Professor Denis Mareschal, Professor of Psychology at Birkbeck’s Centre for Brain and Cognitive Development, has been awarded a 2011 Royal Society Wolfson Research Merit Award...

Professor Denis Mareschal, Professor of Psychology at Birkbeck’s Centre for Brain and Cognitive Development, has been awarded a 2011 Royal Society Wolfson Research Merit Award.

The award is both a recognition of Professor Mareschal’s contribution to research in his field and a five-year grant to fund his new research project into the emergence of basic reasoning skills in young children.

“I was delighted to be given this award,” said Professor Mareschal. “I knew I had been nominated, but it’s a competition across all the sciences, not just psychology, so it is nice to have this acknowledgement of my work, and for the project to have been given such serious consideration.”

The new project will use recent cognitive neuroscientific methods to understand the early development of the skills which underlie scientific reasoning. It will combine computer simulations of learning in the brain, neuroimaging to identify how the relevant functional systems change with age, and behavioural experiments to assess subtle changes in children’s reasoning abilities.

 “The senses of time – that events unfold through time – and of causality – that some events are responsible for making other events occur – are fundamental to scientific enquiry,” said Professor Mareschal. “This project will ask how these two fundamental cognitive skills develop in early infancy and childhood, and how they are shaped by the child’s developing brain and motor activity.

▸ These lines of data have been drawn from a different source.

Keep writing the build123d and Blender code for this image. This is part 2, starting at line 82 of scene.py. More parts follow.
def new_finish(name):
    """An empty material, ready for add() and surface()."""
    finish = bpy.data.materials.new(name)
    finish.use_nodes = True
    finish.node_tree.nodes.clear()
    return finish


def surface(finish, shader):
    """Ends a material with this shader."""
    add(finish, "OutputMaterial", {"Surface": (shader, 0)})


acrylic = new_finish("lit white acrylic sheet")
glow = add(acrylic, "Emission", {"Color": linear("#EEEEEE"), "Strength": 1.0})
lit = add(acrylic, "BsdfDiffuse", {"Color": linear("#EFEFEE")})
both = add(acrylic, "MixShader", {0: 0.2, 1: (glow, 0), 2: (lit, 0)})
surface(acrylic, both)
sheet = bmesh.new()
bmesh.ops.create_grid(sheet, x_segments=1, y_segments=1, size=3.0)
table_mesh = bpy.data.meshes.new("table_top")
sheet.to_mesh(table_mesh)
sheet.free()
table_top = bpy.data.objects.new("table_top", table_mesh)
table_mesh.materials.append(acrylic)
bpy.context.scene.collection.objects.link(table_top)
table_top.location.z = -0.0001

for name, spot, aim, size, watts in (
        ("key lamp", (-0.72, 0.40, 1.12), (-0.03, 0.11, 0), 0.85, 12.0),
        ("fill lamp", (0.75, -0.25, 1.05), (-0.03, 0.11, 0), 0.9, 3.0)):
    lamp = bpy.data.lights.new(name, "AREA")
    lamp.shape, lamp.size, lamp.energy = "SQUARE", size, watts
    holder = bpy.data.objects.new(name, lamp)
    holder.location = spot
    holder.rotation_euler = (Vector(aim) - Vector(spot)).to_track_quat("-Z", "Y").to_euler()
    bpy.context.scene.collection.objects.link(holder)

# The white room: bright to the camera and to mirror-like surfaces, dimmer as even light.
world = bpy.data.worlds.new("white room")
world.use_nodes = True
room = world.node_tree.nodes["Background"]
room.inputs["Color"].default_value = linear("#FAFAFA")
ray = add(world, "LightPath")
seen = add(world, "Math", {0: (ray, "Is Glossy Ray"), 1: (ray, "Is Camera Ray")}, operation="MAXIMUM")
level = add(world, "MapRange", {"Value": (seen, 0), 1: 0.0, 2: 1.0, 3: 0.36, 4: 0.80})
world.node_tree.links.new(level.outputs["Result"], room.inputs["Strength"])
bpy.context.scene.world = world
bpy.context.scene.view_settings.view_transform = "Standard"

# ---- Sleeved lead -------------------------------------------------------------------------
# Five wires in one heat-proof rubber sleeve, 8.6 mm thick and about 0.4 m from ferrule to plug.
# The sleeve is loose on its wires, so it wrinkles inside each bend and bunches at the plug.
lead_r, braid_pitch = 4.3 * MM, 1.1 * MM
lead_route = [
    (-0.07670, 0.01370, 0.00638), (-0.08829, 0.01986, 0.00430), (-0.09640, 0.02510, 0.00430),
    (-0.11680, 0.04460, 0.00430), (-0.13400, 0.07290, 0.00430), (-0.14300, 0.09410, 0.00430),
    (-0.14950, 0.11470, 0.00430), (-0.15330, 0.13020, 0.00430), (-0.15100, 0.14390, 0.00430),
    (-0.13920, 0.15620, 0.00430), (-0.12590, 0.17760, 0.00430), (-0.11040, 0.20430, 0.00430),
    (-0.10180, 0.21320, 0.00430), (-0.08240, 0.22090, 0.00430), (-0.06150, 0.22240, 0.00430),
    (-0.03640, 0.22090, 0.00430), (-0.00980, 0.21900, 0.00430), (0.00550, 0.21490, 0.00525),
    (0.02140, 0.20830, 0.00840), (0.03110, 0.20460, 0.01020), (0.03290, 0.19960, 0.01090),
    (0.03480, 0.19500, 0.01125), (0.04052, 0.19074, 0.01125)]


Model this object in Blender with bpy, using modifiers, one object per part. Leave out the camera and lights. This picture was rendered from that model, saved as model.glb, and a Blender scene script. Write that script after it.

“The goal is to understand whether there are neurological bases for the different learning strategies which children might have,” he added. “If so, we can tailor educational programmes to reflect these. While the research will focus on typical development among children from pre-school age through primary school, the findings should be applicable to questions relating to children with learning difficulties.”

Professor Mareschal’s research is part of an educational neuroscience initiative between Birkbeck, the Institute of Education and University College London, bringing the latest findings from cognitive neuroscience to the area of education theory.